Re: [PATCH v2 00/11] iommufd: Add nesting infrastructure

From: Jason Gunthorpe
Date: Mon Jun 19 2023 - 08:37:16 EST


On Fri, Jun 16, 2023 at 02:43:13AM +0000, Tian, Kevin wrote:
> > From: Jason Gunthorpe <jgg@xxxxxxxxxx>
> > Sent: Tuesday, June 6, 2023 10:18 PM
> >
> > > > > It's not necessarily to add reserved regions to the IOAS of the parent
> > > > > hwpt since the device doesn't access that address space after it's
> > > > > attached to stage-1. The parent is used only for address translation
> > > > > in the iommu side.
> > > >
> > > > But if we don't put them in the IOAS of the parent there is no way for
> > > > userspace to learn what they are to forward to the VM ?
> > >
> > > emmm I wonder whether that is the right interface to report
> > > per-device reserved regions.
> >
> > The iommu driver needs to report different reserved regions for the S1
> > and S2 iommu_domains,
>
> I can see the difference between RID and RID+PASID, but not sure whether
> it's a actual requirement regarding to attached domain.

No, it isn't RID or RID+PASID here

The S2 has a different set of reserved regsions than the S1 because
the S2's IOVA does not appear on the bus.

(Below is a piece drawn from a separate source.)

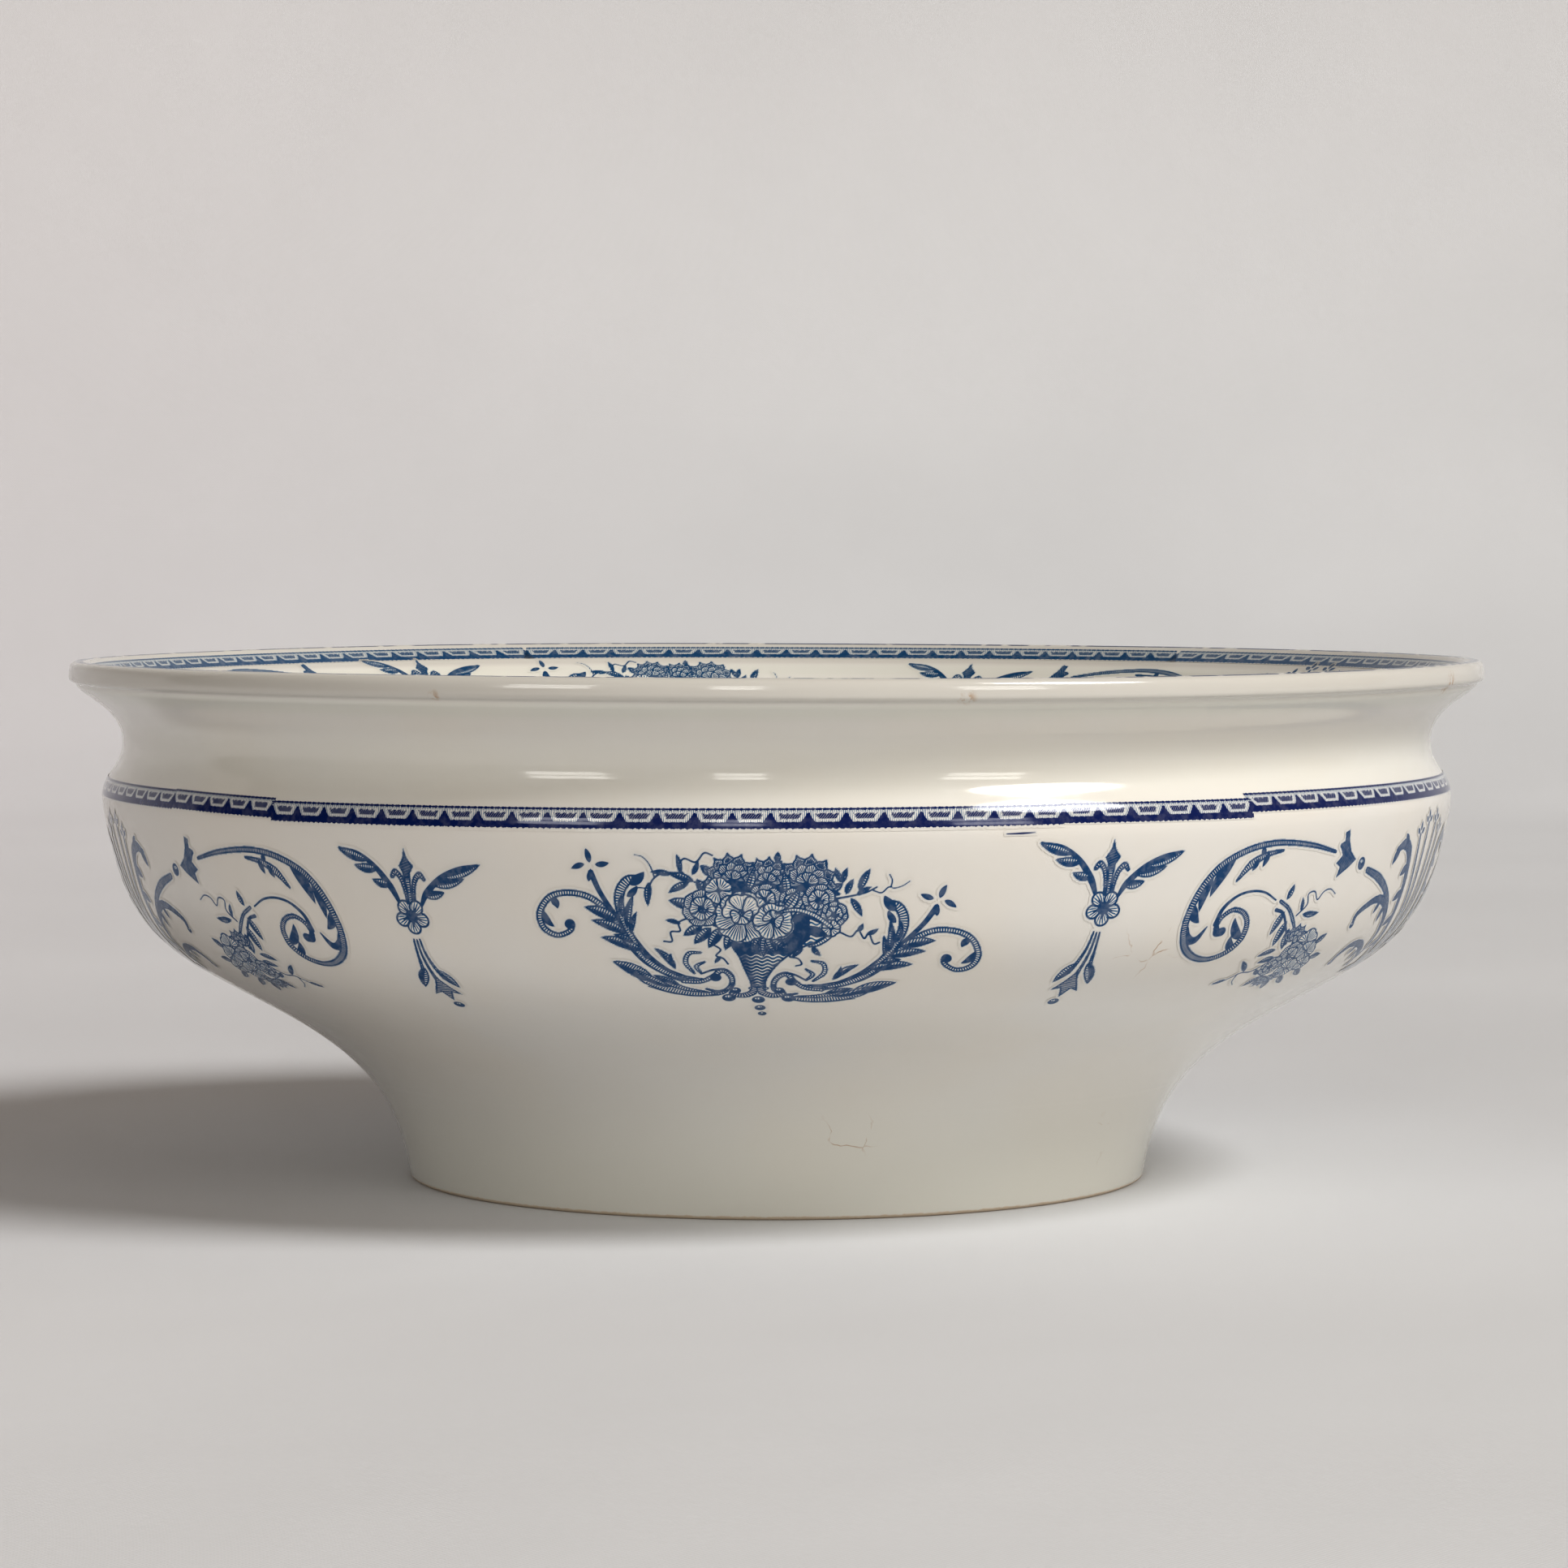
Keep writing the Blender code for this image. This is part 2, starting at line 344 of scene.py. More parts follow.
def throw_form(name: str, section: np.ndarray, turns: int) -> bpy.types.Object:
    """Spins a half section into a closed form.

    Args:
        name: Name of the piece.
        section: Radius and level of each point, in order.
        turns: Steps in the full turn.

    Returns:
        The closed, smooth piece.
    """
    deselect()
    first = (section[0][0], 0.0, section[0][1])
    bpy.ops.mesh.primitive_plane_add(size=MM, location=(0.0, 0.0, 0.0))
    piece = bpy.context.object
    piece.name = piece.data.name = name
    bpy.ops.object.mode_set(mode="EDIT")
    bpy.ops.mesh.select_mode(type="VERT")
    bpy.ops.mesh.select_all(action="SELECT")
    bpy.ops.mesh.merge(type="CENTER")
    bpy.ops.transform.translate(value=first)
    here = np.array(first)
    for radius, level in section[1:]:
        there = np.array([radius, 0.0, level])
        bpy.ops.mesh.extrude_region_move(TRANSFORM_OT_translate={"value": tuple(there - here)})
        here = there
    bpy.ops.mesh.select_all(action="SELECT")
    bpy.ops.mesh.spin(steps=turns, angle=math.tau, center=(0.0, 0.0, 0.0), axis=(0.0, 0.0, 1.0))
    bpy.ops.mesh.select_all(action="SELECT")
    bpy.ops.mesh.remove_doubles(threshold=WELD)
    bpy.ops.mesh.normals_make_consistent(inside=False)
    bpy.ops.object.mode_set(mode="OBJECT")
    bpy.ops.object.shade_smooth_by_angle(angle=SMOOTH_BELOW)
    return piece


# ---------------------------------------------------------------------------------------------
# Shader graphs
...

So the S2's reserved regions are entirely an artifact of how the IOMMU
HW itself works when nesting.

We can probably get by with some documented slightly messy rules that
the reserved_regions only applies to directly RID attached domains. S2
and PASID attachments always have no reserved spaces.

> When talking about RID-based nesting alone, ARM needs to add reserved
> regions to the parent IOAS as identity is a valid S1 mode in nesting.

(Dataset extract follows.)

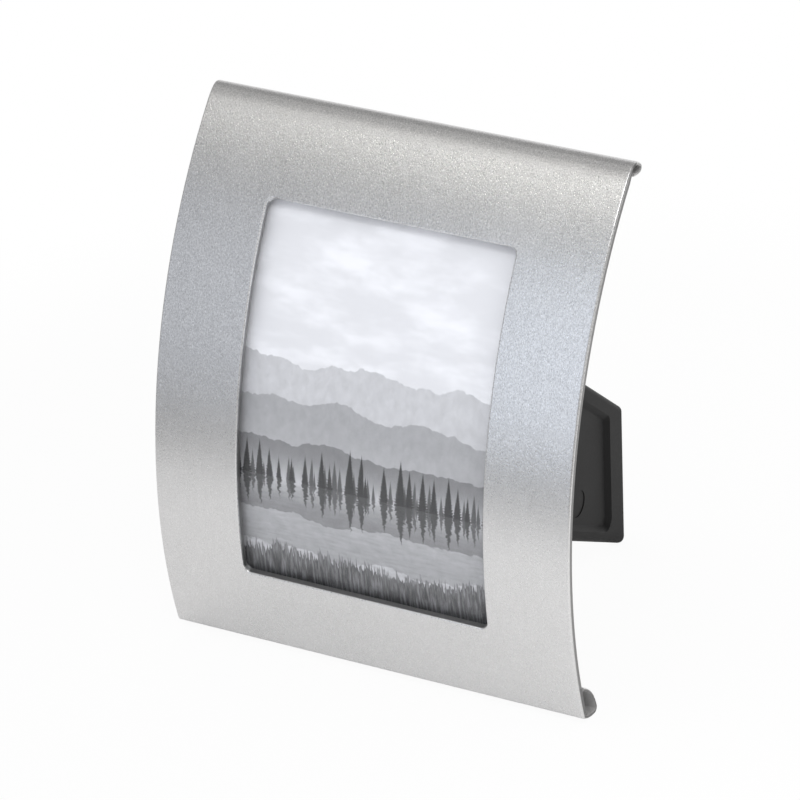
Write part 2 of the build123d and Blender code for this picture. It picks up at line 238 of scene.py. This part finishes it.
bpy.context.scene.collection.objects.link(camera)
bpy.context.scene.camera = camera
print("camera at", tuple(CAMERA_PLACE))

# %% [markdown]
# The face was bead-blasted: thousands of tiny dents scatter the light, so the metal looks
# satin, and each dent that happens to face the lamp sparkles. The dents could be modelled, but
# there are far too many, so three things stand for them. The metal is fairly rough, its bump is
# a fine noise of about a quarter of a millimetre, and its colour flickers a little at the same
# scale, with painted glints on the brightest flecks. Long faint streaks come from the drawn
# section, and wide faint clouds from handling.

# %% Grain and painted glints of the blasted metal
DENT_SIZE = 0.25 * MM
DENT_DEPTH = 0.060 * MM
DENT_STRETCH = 0.6
FLECK_SIZE = 0.20 * MM
PAINTED_GLINT_FLECKS = (0.62, 0.78)
STREAK_SIZE = 1.2 * MM
STREAK_STRETCH = 0.06
CLOUD_SIZE = 14.0 * MM

aluminium = new_finish("blasted_aluminium")
place = aluminium.face_place()
dents = aluminium.stretched(place, 1.0, 1.0, DENT_STRETCH)
grain = aluminium.noise(dents, DENT_SIZE, detail=1.0, roughness=0.6)
flecks = aluminium.noise(dents, FLECK_SIZE, detail=0.0)
# Painted glints: the brightest flecks are lightened in the metal's colour.
painted_glints = flecks.step(*PAINTED_GLINT_FLECKS)
drawn = aluminium.stretched(place, 1.0, 1.0, STREAK_STRETCH)
streaks = aluminium.noise(drawn, STREAK_SIZE, detail=3.0)
clouds = aluminium.noise(place, CLOUD_SIZE)
print("dents", DENT_SIZE, "flecks", FLECK_SIZE, "streaks", STREAK_SIZE)

# %% [markdown]
# The end faces and the window's walls were cut after blasting. They are rougher, and their grey
# is darkened, partly for the sheared metal and partly as painted shade for the shadow in them,
# apart from a thin bright line along the outer arris. In the lower half the painted shade takes
# every cut face at any depth, and the window's sill gets it too, as a painted shadow line. A
# normal that points across the frame tells a cut wall, one that points up tells the window's
# sill, and the distance from the bow's centre line tells how deep in the wall a point lies. In
# the upper half of the face the grain's swing and its glints are painted stronger, as painted
# light where the lamps show the grain most. The bending left the top edge a little rougher, and
# its grey is darkened as painted shade that deepens the dark line along the crown. Each of
# these could be a finish of its own, but the CAD mesh stays as it is and has no edge there, so
# masks on the metal's own places are used. Each pair of numbers is where a mask starts and
# where it is full.

# %% Where the metal was cut or bent, and where light and shade are painted
UPPER_HALF = (35.0 * MM, 65.0 * MM)
ABOVE_SILL = (45.0 * MM, 50.0 * MM)
TOP_EDGE = (105.0 * MM, 109.5 * MM)
SQUARE_TO_CUT = (0.75, 0.95)
ROUNDED_CORNER = (0.15, 0.40)
WINDOW_SIDE = (WINDOW_HALF, WINDOW_HALF + 0.3 * MM)
WALL_DEPTH = (BOW_RADIUS - 1.75 * MM, BOW_RADIUS - 1.60 * MM)
ARRIS_DEPTH = (BOW_RADIUS - 0.70 * MM, BOW_RADIUS - 0.35 * MM)

across, _, along = aluminium.parts_of(place)
facing = aluminium.node("ShaderNodeTexCoord", output="Normal")
right_part, _, upward_part = aluminium.parts_of(facing)
sideways = right_part.maths("ABSOLUTE")
from_bow = aluminium.from_axis(BOW_CENTRE)
# Painted light: the grain's swing and its glints are painted stronger in this upper half, where
# the lamps show the grain most.
upper_lit_half = along.step(*UPPER_HALF)
# Top edge: rougher from bending, and darkened as painted shade along the crown of the top curl.
rough_and_shaded_top = along.step(*TOP_EDGE)
lower_half = 1 - along.step(*ABOVE_SILL)
in_window = 1 - across.maths("ABSOLUTE").step(*WINDOW_SIDE)
sill = upward_part.step(*SQUARE_TO_CUT) * in_window * lower_half
wall = from_bow.step(*WALL_DEPTH)
arris = from_bow.step(*ARRIS_DEPTH)
cut = sideways.step(*SQUARE_TO_CUT)
# Painted shade, partly also the sheared metal's own grey: cut walls, every cut face in the
# lower half and the window's sill are darkened, and the arris keeps its grey.
dull_and_shaded = cut * wall.maths("MAXIMUM", lower_half) * (1 - arris) + sill
rounded = sideways.step(*ROUNDED_CORNER)
print("top edge from", TOP_EDGE[0], "up along the face")

# %% [markdown]
# The blasting didn't reach into the curls, so their bores are a chalky grey. A bore is a
# flattened tube, so an ellipse round its own line tells where it is. The lower ellipse touches
# the face's front as well, and the depth behind the bow keeps it off there.

# %% Where the bores of the two curls lie
TOP_BORE = (0.0, 1.04 * MM, 112.18 * MM)
TOP_BORE_TURN = math.radians(160.8)
TOP_BORE_HALVES = (2.23 * MM, 1.14 * MM)
LOW_BORE = (0.0, -31.96 * MM, 5.55 * MM)
LOW_BORE_TURN = math.radians(48.2)
LOW_BORE_HALVES = (2.71 * MM, 7.32 * MM)
BORE_RIM = (0.97, 1.03)
SKIN_DEPTH = (BOW_RADIUS - 0.60 * MM, BOW_RADIUS - 0.45 * MM)

top_share = aluminium.from_axis(TOP_BORE, TOP_BORE_TURN, TOP_BORE_HALVES)
low_share = aluminium.from_axis(LOW_BORE, LOW_BORE_TURN, LOW_BORE_HALVES)
behind_bow = 1 - from_bow.step(*SKIN_DEPTH)
top_bore = 1 - top_share.step(*BORE_RIM)
low_bore = (1 - low_share.step(*BORE_RIM)) * behind_bow
bore = top_bore + low_bore
print("bores at", TOP_BORE, LOW_BORE)

# %% [markdown]
# Grain, masks and metal come together in one Principled shader. Brightness is a sum of the
# metal's own grey, the swings of its grain and its painted glints, and each mask then takes a
# share away: painted shade on the cut walls, the sill and the top edge, and oxide in the bores.
# A bore is only partly metallic, because chalky oxide scatters more light than it mirrors.

# %% Finish of the aluminium face
METAL_GREY = 0.785
METAL_TINT = (1.0, 0.995, 0.992)
METAL_ROUGHNESS = 0.30
GRAIN_SHADE = 0.18
# Painted light: the extra grain swing in the upper half.
UPPER_LIT_GRAIN_SHADE = 0.50
# Painted glints on the brightest flecks, stronger in the upper half.
PAINTED_GLINT_LIGHT = 0.05
UPPER_PAINTED_GLINT_LIGHT = 0.15
STREAK_SHADE = 0.06
CLOUD_SHADE = 0.03
# Painted shade on the cut walls and the sill, partly the sheared metal's own grey.
DULL_AND_PAINTED_SHADE = 0.6
BORE_SHADE = 0.42
# Painted shade along the crown of the top edge.
TOP_EDGE_PAINTED_SHADE = 0.12
FLECK_ROUGHNESS = 0.16
CLOUD_ROUGHNESS = 0.05
DULL_ROUGHNESS = 0.16
BORE_ROUGHNESS = 0.3
WORKED_ROUGHNESS = 0.07
GRAIN_RELIEF = 0.6
FLECK_RELIEF = 0.4
LEVEL_RELIEF = 0.5
BORE_OXIDE = 0.8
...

No, definately not. The S2 has no reserved regions because it is an
internal IOVA, and we should not abuse that.

Reflecting the requirements for an identity map is something all iommu
HW needs to handle, we should figure out how to do that properly.

> But for Intel RID nesting excludes identity (which becomes a direct
> attach to S2) so the reserved regions apply to S1 instead of the parent IOAS.

IIRC all the HW models will assign their S2's as a RID attached "S1"
during boot time to emulate "no translation"?

They all need to learn what the allowed identiy mapping is so that the
VMM can construct a compatible guest address space, independently of
any IOAS restrictions.

Jason